Her grand finale," The Twelve Divas of Christmas," has audience members picking names out of a hat to determine who sings of partridges in pear trees and who hits the money notes on "five golden rings."  The night I attended the lineup consisted of Bernadette Peters, Joan Rivers, Charo, Gwen Verdon (my first time hearing this one and it is extraordinary), Barbra Streisand, Carol Channing, Katherine Hepburn, a gorgeously purring Eartha Kitt, Angela Lansbury (another new one for me, and it had audience members gasping at her accuracy), Julie Andrews, Jean Stapleton as Edith Bunker and her ever-hysterically Elaine Stritch.  There are more than a dozen names in the hat so every performance brings a new mixture of divas, and each selection is given a personal arrangement by her ace music director/pianist Matthew Ward.

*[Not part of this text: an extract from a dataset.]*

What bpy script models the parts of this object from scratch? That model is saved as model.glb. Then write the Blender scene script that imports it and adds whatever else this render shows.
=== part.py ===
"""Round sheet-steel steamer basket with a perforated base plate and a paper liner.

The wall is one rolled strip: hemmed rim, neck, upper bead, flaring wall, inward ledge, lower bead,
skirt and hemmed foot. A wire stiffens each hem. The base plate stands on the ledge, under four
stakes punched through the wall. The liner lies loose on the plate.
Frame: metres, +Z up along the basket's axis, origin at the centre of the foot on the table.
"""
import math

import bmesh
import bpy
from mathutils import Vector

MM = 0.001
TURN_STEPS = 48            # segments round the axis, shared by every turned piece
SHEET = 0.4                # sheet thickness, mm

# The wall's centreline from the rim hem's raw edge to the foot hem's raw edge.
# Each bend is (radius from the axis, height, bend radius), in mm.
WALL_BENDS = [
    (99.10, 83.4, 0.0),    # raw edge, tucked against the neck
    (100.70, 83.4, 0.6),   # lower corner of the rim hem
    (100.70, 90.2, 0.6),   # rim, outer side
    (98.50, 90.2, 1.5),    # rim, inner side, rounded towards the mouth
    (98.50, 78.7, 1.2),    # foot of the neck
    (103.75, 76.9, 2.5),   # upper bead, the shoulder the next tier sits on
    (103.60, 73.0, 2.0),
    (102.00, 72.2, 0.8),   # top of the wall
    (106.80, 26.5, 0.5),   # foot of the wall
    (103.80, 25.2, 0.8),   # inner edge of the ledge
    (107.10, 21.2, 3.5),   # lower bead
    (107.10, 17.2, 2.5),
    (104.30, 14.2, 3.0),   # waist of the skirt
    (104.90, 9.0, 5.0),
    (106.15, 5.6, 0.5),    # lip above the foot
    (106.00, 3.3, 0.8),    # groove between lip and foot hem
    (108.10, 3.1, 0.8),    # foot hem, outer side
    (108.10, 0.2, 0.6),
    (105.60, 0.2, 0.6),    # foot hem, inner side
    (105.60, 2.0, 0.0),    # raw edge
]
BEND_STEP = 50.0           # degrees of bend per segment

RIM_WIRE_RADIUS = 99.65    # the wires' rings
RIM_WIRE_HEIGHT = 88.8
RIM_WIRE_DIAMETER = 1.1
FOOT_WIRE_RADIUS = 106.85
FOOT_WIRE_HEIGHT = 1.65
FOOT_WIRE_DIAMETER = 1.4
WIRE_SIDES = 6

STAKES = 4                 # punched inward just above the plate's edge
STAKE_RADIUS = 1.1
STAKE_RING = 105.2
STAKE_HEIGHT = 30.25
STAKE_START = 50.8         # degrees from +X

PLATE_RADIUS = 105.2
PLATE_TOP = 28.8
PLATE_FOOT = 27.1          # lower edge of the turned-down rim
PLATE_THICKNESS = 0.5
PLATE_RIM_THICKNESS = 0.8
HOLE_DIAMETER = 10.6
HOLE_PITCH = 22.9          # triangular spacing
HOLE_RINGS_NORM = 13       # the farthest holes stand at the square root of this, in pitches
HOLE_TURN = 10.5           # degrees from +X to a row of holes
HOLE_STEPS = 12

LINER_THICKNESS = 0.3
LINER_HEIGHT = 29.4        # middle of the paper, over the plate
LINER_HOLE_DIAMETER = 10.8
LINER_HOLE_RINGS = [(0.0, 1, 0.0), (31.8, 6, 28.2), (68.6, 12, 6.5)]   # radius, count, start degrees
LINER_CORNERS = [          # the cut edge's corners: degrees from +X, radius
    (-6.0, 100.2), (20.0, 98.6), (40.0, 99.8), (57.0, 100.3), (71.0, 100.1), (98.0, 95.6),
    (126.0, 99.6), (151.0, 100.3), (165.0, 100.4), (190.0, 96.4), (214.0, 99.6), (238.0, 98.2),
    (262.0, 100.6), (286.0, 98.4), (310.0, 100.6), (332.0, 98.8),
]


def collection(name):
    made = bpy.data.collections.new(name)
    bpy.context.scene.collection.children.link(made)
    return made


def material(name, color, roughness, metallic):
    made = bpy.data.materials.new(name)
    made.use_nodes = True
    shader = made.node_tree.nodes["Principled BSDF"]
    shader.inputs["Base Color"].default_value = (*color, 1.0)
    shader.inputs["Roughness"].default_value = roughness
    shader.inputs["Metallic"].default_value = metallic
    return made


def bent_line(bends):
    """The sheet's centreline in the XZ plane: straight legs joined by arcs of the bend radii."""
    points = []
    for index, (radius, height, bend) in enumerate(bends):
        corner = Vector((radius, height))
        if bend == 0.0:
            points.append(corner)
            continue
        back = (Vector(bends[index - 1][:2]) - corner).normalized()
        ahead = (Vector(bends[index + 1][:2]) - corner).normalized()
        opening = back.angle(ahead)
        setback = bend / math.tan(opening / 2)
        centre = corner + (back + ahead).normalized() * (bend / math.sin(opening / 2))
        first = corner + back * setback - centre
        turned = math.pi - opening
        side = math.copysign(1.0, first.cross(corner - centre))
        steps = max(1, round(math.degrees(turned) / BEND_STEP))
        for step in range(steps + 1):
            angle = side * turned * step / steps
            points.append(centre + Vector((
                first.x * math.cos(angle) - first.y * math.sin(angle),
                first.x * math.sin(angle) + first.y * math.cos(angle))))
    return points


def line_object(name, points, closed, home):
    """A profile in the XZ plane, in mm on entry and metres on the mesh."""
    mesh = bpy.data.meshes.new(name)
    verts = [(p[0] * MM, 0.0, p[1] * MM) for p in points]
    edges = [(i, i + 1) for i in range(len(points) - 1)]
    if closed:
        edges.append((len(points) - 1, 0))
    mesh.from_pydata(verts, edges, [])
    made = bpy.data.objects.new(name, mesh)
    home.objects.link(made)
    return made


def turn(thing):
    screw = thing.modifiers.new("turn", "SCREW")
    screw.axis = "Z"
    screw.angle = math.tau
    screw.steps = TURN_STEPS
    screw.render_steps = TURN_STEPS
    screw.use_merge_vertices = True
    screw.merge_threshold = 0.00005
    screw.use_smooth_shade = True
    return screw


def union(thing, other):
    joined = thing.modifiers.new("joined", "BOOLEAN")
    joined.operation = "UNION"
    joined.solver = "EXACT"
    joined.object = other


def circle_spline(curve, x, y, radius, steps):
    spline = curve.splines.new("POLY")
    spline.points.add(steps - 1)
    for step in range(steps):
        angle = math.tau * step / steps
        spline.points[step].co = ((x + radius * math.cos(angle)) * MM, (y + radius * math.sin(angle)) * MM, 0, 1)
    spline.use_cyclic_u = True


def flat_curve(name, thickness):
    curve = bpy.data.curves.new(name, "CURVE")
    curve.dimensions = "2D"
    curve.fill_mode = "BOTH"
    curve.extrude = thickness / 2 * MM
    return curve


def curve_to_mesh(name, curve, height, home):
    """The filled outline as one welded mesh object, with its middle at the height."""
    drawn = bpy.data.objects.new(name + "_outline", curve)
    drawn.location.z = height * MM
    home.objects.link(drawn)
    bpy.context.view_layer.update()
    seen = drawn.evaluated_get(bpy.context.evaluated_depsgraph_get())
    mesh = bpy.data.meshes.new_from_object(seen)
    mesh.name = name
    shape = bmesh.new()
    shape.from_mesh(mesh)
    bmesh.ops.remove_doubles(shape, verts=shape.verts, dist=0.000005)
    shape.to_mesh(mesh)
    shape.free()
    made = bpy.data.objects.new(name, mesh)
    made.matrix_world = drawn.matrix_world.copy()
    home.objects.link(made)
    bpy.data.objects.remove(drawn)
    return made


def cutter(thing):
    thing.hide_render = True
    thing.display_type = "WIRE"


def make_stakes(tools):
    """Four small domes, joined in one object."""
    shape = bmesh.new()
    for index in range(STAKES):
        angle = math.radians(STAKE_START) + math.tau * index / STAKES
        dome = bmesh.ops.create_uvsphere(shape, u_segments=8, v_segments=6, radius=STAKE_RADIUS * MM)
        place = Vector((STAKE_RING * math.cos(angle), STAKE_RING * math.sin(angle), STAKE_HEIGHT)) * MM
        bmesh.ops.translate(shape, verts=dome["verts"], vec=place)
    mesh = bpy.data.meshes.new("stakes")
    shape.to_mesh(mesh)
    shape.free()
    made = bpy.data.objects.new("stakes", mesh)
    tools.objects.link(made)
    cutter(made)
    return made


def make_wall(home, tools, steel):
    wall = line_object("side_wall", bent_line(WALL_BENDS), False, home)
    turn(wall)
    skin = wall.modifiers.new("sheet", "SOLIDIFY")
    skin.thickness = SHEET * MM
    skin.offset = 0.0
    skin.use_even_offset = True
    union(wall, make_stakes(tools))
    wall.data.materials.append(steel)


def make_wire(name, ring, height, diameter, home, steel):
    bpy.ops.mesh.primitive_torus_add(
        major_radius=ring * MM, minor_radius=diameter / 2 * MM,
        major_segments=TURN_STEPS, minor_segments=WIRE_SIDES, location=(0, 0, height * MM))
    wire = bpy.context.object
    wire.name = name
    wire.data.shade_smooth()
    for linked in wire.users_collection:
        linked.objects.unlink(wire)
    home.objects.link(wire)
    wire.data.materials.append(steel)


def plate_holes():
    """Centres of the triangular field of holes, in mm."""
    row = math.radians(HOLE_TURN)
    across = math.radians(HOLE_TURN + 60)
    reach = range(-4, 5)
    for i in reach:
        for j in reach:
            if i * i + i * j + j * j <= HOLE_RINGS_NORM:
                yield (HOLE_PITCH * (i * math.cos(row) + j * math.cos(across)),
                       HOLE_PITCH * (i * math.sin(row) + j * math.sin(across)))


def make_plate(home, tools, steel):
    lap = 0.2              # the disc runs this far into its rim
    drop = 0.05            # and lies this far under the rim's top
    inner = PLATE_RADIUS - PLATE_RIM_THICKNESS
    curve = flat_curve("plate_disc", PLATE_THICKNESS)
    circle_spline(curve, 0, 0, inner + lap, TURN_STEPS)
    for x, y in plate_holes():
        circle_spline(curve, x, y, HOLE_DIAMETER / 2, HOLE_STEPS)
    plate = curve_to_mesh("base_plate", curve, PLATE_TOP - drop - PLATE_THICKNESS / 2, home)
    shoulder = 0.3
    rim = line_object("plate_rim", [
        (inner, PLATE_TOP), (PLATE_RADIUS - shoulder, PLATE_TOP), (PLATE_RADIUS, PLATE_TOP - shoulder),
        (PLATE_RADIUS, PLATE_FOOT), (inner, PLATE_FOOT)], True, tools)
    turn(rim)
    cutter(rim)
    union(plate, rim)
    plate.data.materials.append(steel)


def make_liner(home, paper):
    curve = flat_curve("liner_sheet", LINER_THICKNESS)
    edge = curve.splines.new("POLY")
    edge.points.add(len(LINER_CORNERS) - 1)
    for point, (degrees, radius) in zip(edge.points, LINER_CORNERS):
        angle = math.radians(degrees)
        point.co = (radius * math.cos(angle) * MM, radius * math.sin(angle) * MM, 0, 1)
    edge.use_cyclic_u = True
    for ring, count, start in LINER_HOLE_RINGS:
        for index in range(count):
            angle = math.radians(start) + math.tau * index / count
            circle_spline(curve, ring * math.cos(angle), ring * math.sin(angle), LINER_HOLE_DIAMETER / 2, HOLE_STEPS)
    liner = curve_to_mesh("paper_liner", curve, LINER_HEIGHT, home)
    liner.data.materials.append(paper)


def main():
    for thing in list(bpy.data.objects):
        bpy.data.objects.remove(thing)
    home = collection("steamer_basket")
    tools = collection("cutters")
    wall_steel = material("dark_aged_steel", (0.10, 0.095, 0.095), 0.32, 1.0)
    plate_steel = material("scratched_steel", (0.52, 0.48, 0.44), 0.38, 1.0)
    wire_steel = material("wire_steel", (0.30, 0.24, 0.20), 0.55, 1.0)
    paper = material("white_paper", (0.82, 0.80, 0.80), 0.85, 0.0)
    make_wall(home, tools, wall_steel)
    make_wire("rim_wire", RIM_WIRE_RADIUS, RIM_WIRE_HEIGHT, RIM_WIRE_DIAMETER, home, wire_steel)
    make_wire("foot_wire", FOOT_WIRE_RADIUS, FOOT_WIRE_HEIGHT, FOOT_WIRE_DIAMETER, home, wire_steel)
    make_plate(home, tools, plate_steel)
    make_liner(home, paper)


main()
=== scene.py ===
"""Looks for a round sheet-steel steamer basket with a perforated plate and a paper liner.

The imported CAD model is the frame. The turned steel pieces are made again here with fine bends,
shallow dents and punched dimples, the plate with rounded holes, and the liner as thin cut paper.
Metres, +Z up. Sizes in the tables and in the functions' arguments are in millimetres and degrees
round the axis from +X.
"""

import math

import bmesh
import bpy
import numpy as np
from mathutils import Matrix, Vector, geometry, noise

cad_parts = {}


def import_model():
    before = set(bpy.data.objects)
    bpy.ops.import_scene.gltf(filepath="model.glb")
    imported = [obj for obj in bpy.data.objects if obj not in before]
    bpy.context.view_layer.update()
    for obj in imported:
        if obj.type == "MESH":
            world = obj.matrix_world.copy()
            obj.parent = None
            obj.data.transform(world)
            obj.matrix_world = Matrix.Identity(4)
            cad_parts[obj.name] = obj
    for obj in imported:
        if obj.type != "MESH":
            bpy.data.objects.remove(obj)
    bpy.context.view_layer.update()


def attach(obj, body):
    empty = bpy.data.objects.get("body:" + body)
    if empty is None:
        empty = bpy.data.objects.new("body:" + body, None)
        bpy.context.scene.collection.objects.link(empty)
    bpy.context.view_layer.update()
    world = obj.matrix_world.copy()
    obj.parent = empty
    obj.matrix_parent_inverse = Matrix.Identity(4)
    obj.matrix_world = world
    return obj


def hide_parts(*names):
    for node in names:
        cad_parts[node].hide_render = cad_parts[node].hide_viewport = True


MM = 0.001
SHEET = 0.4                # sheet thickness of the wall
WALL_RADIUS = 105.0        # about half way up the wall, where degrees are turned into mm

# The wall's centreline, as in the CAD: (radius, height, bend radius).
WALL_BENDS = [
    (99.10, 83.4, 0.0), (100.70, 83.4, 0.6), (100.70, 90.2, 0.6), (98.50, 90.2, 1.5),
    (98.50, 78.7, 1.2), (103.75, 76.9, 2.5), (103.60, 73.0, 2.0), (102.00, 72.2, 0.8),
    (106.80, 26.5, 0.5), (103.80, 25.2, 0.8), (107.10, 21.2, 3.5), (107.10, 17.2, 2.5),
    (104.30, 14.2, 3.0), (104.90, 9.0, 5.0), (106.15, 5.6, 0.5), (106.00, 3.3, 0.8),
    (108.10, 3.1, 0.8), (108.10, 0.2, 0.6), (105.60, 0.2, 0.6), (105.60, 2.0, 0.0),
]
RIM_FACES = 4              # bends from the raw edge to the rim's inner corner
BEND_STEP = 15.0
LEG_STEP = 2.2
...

But while I'll never tire of Pedi's pin-point mimicry, it's the moments as herself that make this Forbidden Broadway alum one of the most entertaining cabaret performers in town.  With tender simplicity she earnestly brings blizzard-melting warmth to Irving Berlin's "Count Your Blessings Instead of Sheep" and Martin and Blane's "Have Yourself A Merry Little Christmas," but can handily switch into jazzy broad mode to swing out "The Man With The Bag" (Dudley Brooks, Hal Stanley & Irv Taylor).  A familiar routine has "Santa Claus is Coming To Town" (J. Fred Coots and Haven Gillespie) done in the sultry style of Kander and Ebb's "Roxie" from Chicago, complete with a revised monologue that cleverly quotes the original ("I started being nice.  Then I started being naughty.  Which is like nice, but without underwear.") but it's in the Oscar Hammerstein/Otto Harbach/George Gershwin comic classic, "Vodka" that she proves herself a superior musical theatre clown, growling out deep inebriated tones as a frisky Russian socialite.

Though the 25th has already come and gone, Christine Pedi's Jolly Holly Christmas Folly will be keeping yuletides bright through December 30th, 7pm nightly at the Laurie Beechman Theatre.